### YOUR INSTRUCTIONS
Please write out the material below exactly as given.

### DATASET ENTRIES

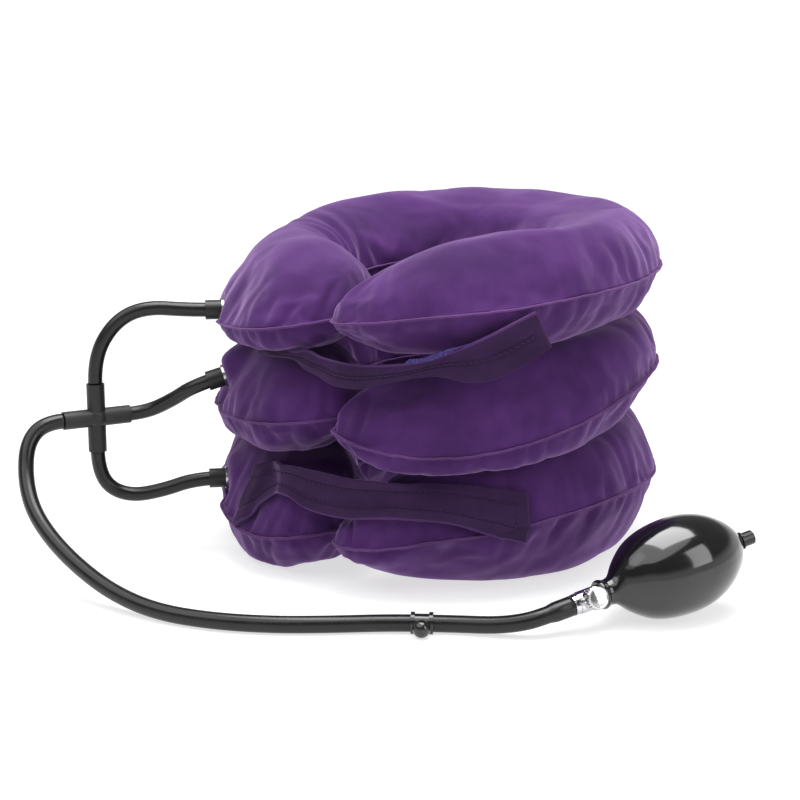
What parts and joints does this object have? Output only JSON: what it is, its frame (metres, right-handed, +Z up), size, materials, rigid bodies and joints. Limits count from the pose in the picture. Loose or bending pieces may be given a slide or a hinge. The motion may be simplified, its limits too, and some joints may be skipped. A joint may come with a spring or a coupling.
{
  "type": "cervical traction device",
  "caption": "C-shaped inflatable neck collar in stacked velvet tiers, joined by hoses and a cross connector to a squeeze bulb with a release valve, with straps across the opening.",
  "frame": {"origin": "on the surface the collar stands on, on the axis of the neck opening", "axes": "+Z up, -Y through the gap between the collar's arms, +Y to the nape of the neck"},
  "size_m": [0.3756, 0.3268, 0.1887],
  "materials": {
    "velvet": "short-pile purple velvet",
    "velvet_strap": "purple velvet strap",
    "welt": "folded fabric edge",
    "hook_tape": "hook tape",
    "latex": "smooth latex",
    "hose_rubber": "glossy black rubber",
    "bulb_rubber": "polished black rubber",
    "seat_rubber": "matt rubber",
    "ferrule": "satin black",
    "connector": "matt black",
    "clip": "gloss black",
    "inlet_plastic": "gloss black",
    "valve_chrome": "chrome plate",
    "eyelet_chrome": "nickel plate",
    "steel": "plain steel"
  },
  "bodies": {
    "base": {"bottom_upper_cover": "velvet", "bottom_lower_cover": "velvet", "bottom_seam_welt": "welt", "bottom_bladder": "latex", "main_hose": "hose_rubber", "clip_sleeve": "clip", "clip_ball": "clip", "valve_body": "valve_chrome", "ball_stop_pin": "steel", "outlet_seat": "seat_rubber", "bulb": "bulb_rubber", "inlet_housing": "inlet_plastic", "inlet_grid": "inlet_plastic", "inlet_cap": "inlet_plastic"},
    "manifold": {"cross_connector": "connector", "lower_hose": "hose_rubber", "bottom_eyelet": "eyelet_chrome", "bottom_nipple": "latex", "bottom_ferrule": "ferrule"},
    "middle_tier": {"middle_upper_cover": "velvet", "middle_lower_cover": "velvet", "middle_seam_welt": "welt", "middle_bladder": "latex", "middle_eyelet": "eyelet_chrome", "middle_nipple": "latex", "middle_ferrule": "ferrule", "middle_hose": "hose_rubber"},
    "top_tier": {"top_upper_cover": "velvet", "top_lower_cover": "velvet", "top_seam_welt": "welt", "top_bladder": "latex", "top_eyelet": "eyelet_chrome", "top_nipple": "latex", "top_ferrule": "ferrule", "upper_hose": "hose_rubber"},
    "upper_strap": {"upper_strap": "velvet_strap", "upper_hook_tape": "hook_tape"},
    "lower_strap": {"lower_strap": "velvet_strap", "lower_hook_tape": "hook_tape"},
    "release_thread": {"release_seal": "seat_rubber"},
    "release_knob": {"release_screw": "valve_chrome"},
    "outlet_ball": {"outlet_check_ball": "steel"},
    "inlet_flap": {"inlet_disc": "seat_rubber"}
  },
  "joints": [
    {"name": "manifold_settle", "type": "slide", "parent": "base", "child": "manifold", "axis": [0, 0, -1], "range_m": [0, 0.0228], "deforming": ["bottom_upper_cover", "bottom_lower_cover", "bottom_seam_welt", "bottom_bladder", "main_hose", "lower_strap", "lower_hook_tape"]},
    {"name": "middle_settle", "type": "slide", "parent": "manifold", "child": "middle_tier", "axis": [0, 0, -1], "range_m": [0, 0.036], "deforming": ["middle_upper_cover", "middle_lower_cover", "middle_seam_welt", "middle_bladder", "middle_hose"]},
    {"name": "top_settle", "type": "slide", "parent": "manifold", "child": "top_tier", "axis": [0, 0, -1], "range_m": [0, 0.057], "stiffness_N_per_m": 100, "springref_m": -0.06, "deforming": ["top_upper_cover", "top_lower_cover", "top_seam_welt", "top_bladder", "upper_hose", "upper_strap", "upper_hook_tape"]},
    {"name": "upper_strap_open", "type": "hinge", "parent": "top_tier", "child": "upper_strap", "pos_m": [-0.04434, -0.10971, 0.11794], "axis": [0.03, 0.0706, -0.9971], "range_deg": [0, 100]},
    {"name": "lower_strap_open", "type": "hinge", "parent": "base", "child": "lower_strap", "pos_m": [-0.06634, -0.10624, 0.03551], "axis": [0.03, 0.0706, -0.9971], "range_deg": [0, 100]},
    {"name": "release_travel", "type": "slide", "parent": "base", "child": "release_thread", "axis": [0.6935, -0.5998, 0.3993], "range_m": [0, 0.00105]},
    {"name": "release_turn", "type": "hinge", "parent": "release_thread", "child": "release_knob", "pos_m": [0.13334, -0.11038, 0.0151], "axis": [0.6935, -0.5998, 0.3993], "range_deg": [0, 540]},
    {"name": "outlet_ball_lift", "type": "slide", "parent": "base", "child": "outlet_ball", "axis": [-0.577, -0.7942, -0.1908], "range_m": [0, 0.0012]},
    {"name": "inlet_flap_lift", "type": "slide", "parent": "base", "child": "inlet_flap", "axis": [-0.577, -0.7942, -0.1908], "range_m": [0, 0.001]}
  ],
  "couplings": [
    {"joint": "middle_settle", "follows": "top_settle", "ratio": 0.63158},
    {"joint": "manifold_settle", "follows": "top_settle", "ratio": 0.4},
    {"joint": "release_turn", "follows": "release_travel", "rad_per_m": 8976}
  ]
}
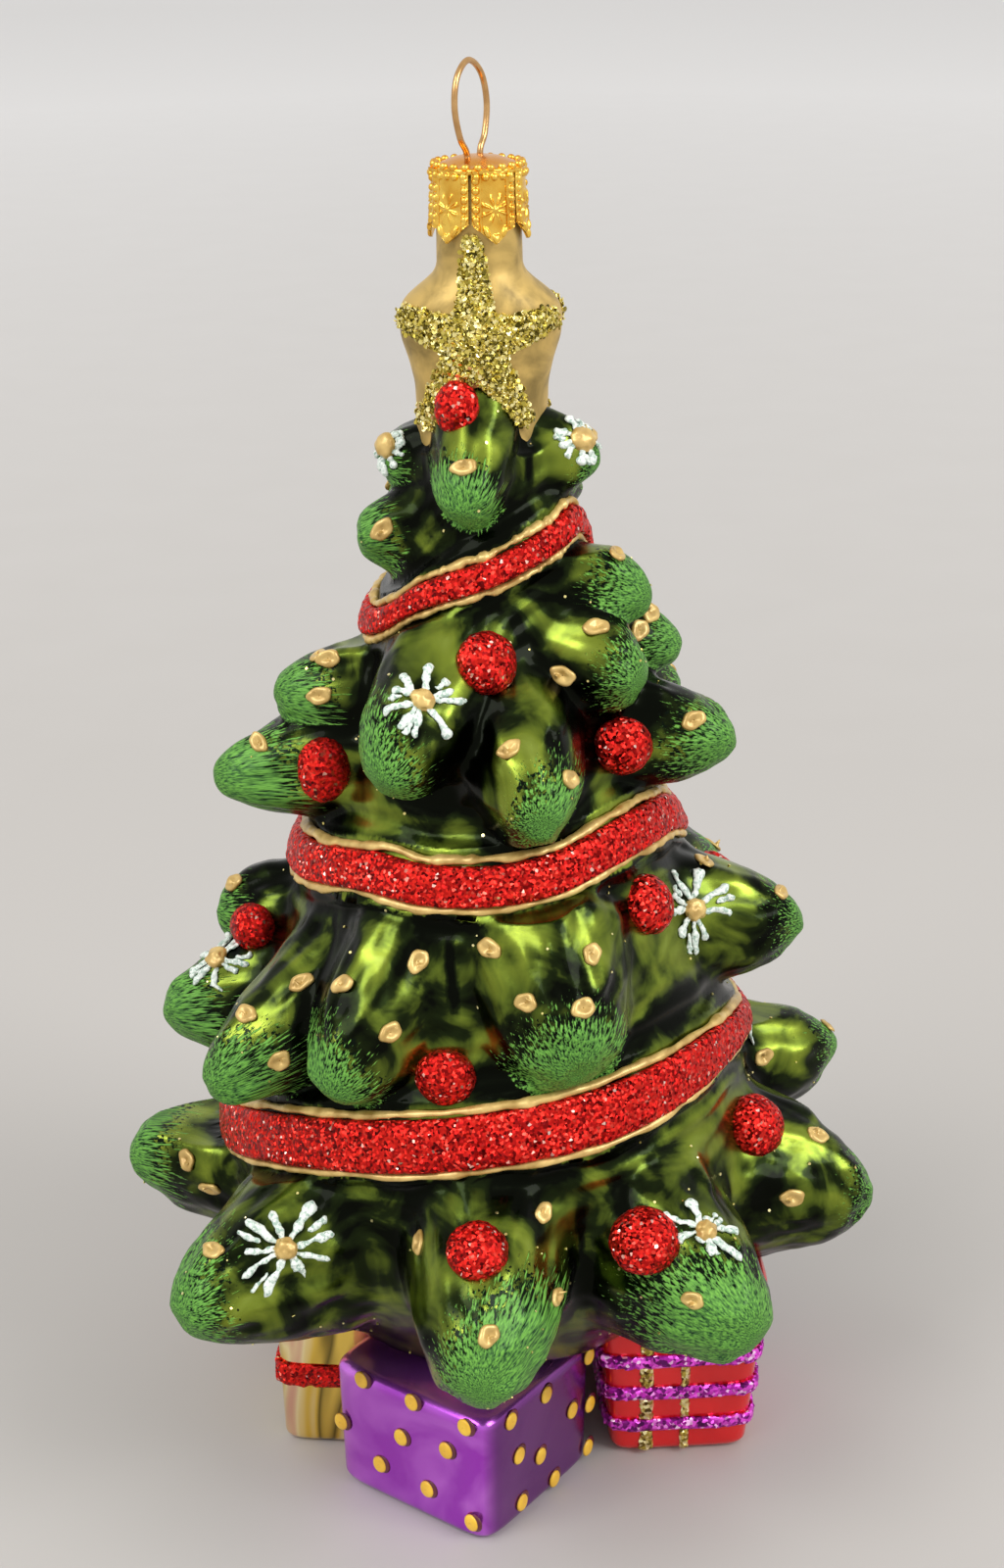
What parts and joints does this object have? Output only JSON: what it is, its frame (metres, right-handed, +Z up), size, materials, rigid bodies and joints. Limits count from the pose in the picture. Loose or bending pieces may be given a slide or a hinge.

### EXERCISE RESULT
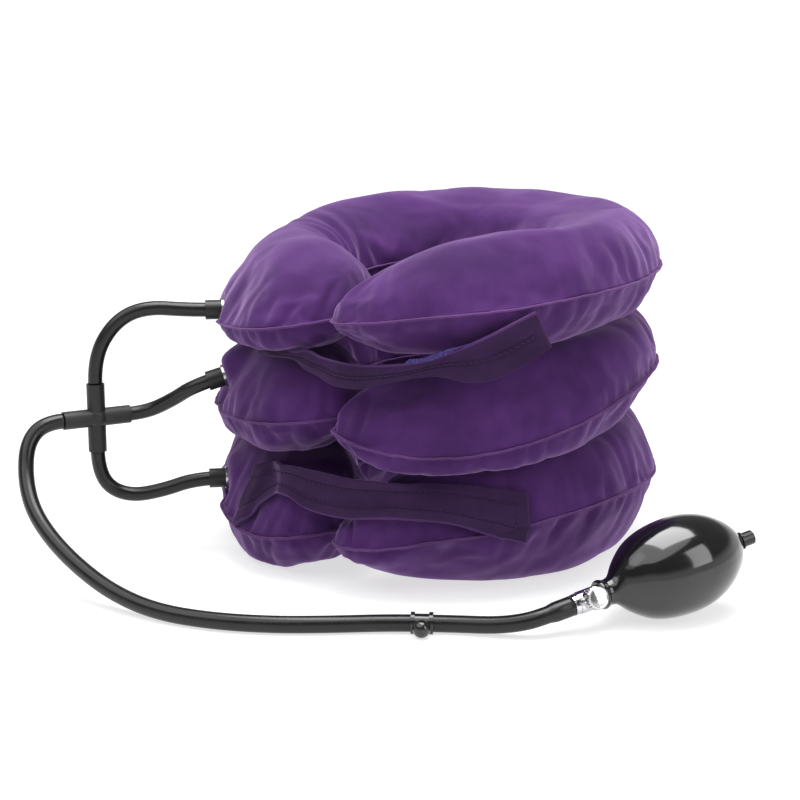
What parts and joints does this object have? Output only JSON: what it is, its frame (metres, right-handed, +Z up), size, materials, rigid bodies and joints. Limits count from the pose in the picture. Loose or bending pieces may be given a slide or a hinge. The motion may be simplified, its limits too, and some joints may be skipped. A joint may come with a spring or a coupling.
{
  "type": "cervical traction device",
  "caption": "C-shaped inflatable neck collar in stacked velvet tiers, joined by hoses and a cross connector to a squeeze bulb with a release valve, with straps across the opening.",
  "frame": {"origin": "on the surface the collar stands on, on the axis of the neck opening", "axes": "+Z up, -Y through the gap between the collar's arms, +Y to the nape of the neck"},
  "size_m": [0.3756, 0.3268, 0.1887],
  "materials": {
    "velvet": "short-pile purple velvet",
    "velvet_strap": "purple velvet strap",
    "welt": "folded fabric edge",
    "hook_tape": "hook tape",
    "latex": "smooth latex",
    "hose_rubber": "glossy black rubber",
    "bulb_rubber": "polished black rubber",
    "seat_rubber": "matt rubber",
    "ferrule": "satin black",
    "connector": "matt black",
    "clip": "gloss black",
    "inlet_plastic": "gloss black",
    "valve_chrome": "chrome plate",
    "eyelet_chrome": "nickel plate",
    "steel": "plain steel"
  },
  "bodies": {
    "base": {"bottom_upper_cover": "velvet", "bottom_lower_cover": "velvet", "bottom_seam_welt": "welt", "bottom_bladder": "latex", "main_hose": "hose_rubber", "clip_sleeve": "clip", "clip_ball": "clip", "valve_body": "valve_chrome", "ball_stop_pin": "steel", "outlet_seat": "seat_rubber", "bulb": "bulb_rubber", "inlet_housing": "inlet_plastic", "inlet_grid": "inlet_plastic", "inlet_cap": "inlet_plastic"},
    "manifold": {"cross_connector": "connector", "lower_hose": "hose_rubber", "bottom_eyelet": "eyelet_chrome", "bottom_nipple": "latex", "bottom_ferrule": "ferrule"},
    "middle_tier": {"middle_upper_cover": "velvet", "middle_lower_cover": "velvet", "middle_seam_welt": "welt", "middle_bladder": "latex", "middle_eyelet": "eyelet_chrome", "middle_nipple": "latex", "middle_ferrule": "ferrule", "middle_hose": "hose_rubber"},
    "top_tier": {"top_upper_cover": "velvet", "top_lower_cover": "velvet", "top_seam_welt": "welt", "top_bladder": "latex", "top_eyelet": "eyelet_chrome", "top_nipple": "latex", "top_ferrule": "ferrule", "upper_hose": "hose_rubber"},
    "upper_strap": {"upper_strap": "velvet_strap", "upper_hook_tape": "hook_tape"},
    "lower_strap": {"lower_strap": "velvet_strap", "lower_hook_tape": "hook_tape"},
    "release_thread": {"release_seal": "seat_rubber"},
    "release_knob": {"release_screw": "valve_chrome"},
    "outlet_ball": {"outlet_check_ball": "steel"},
    "inlet_flap": {"inlet_disc": "seat_rubber"}
  },
  "joints": [
    {"name": "manifold_settle", "type": "slide", "parent": "base", "child": "manifold", "axis": [0, 0, -1], "range_m": [0, 0.0228], "deforming": ["bottom_upper_cover", "bottom_lower_cover", "bottom_seam_welt", "bottom_bladder", "main_hose", "lower_strap", "lower_hook_tape"]},
    {"name": "middle_settle", "type": "slide", "parent": "manifold", "child": "middle_tier", "axis": [0, 0, -1], "range_m": [0, 0.036], "deforming": ["middle_upper_cover", "middle_lower_cover", "middle_seam_welt", "middle_bladder", "middle_hose"]},
    {"name": "top_settle", "type": "slide", "parent": "manifold", "child": "top_tier", "axis": [0, 0, -1], "range_m": [0, 0.057], "stiffness_N_per_m": 100, "springref_m": -0.06, "deforming": ["top_upper_cover", "top_lower_cover", "top_seam_welt", "top_bladder", "upper_hose", "upper_strap", "upper_hook_tape"]},
    {"name": "upper_strap_open", "type": "hinge", "parent": "top_tier", "child": "upper_strap", "pos_m": [-0.04434, -0.10971, 0.11794], "axis": [0.03, 0.0706, -0.9971], "range_deg": [0, 100]},
    {"name": "lower_strap_open", "type": "hinge", "parent": "base", "child": "lower_strap", "pos_m": [-0.06634, -0.10624, 0.03551], "axis": [0.03, 0.0706, -0.9971], "range_deg": [0, 100]},
    {"name": "release_travel", "type": "slide", "parent": "base", "child": "release_thread", "axis": [0.6935, -0.5998, 0.3993], "range_m": [0, 0.00105]},
    {"name": "release_turn", "type": "hinge", "parent": "release_thread", "child": "release_knob", "pos_m": [0.13334, -0.11038, 0.0151], "axis": [0.6935, -0.5998, 0.3993], "range_deg": [0, 540]},
    {"name": "outlet_ball_lift", "type": "slide", "parent": "base", "child": "outlet_ball", "axis": [-0.577, -0.7942, -0.1908], "range_m": [0, 0.0012]},
    {"name": "inlet_flap_lift", "type": "slide", "parent": "base", "child": "inlet_flap", "axis": [-0.577, -0.7942, -0.1908], "range_m": [0, 0.001]}
  ],
  "couplings": [
    {"joint": "middle_settle", "follows": "top_settle", "ratio": 0.63158},
    {"joint": "manifold_settle", "follows": "top_settle", "ratio": 0.4},
    {"joint": "release_turn", "follows": "release_travel", "rad_per_m": 8976}
  ]
}
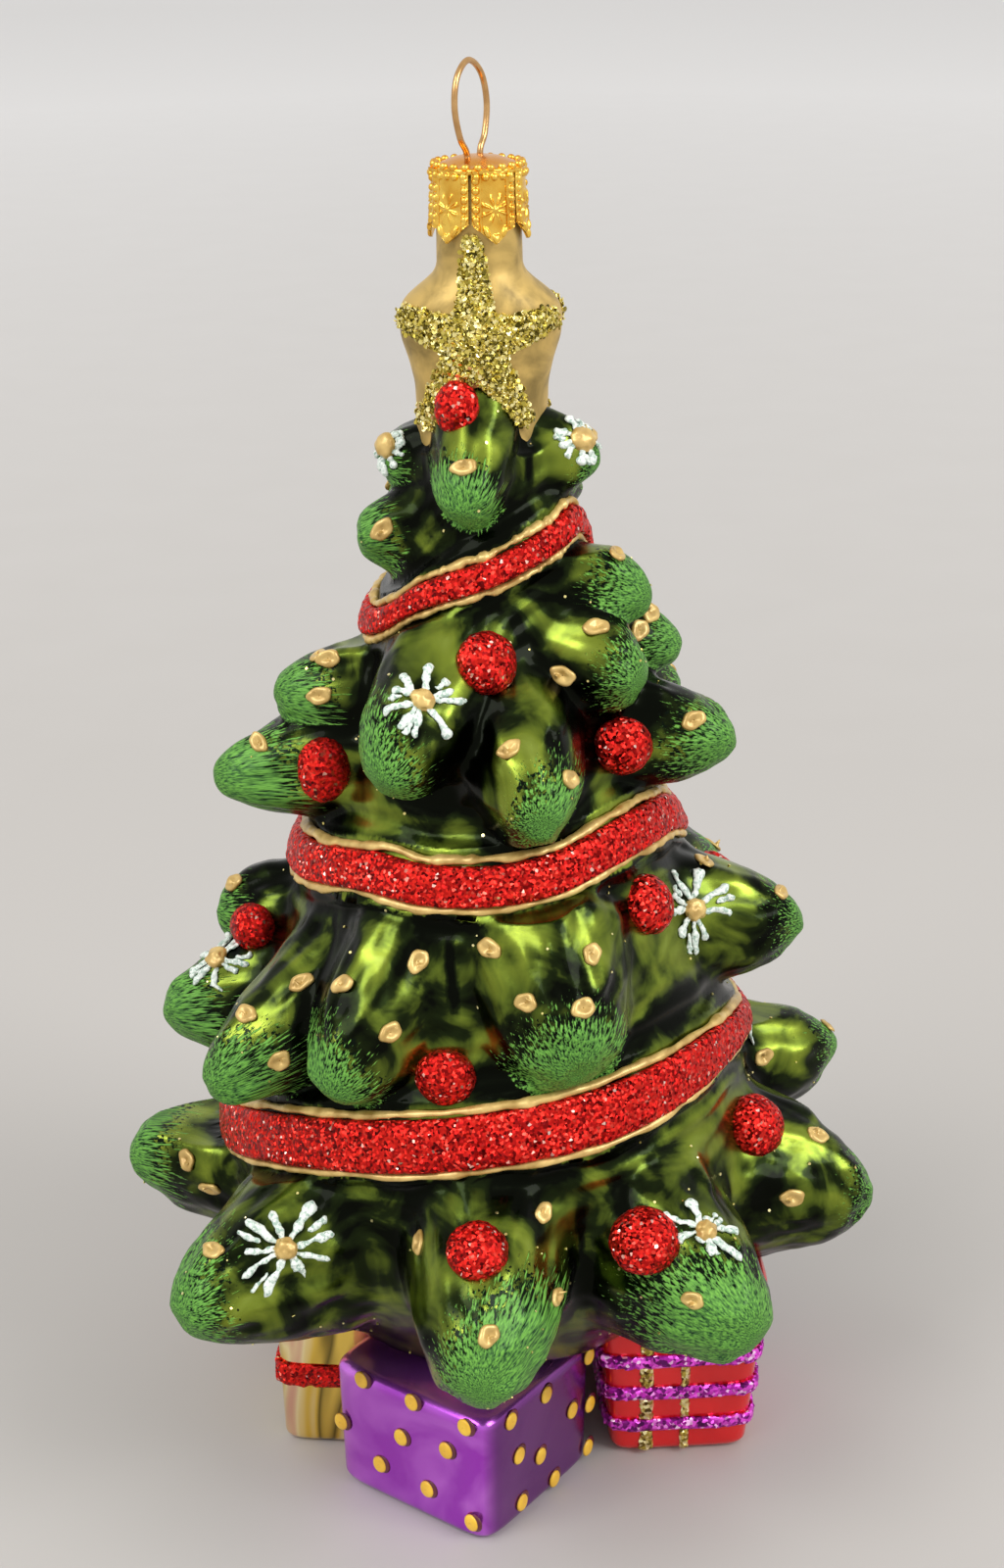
What parts and joints does this object have? Output only JSON: what it is, its frame (metres, right-handed, +Z up), size, materials, rigid bodies and joints. Limits count from the pose in the picture. Loose or bending pieces may be given a slide or a hinge.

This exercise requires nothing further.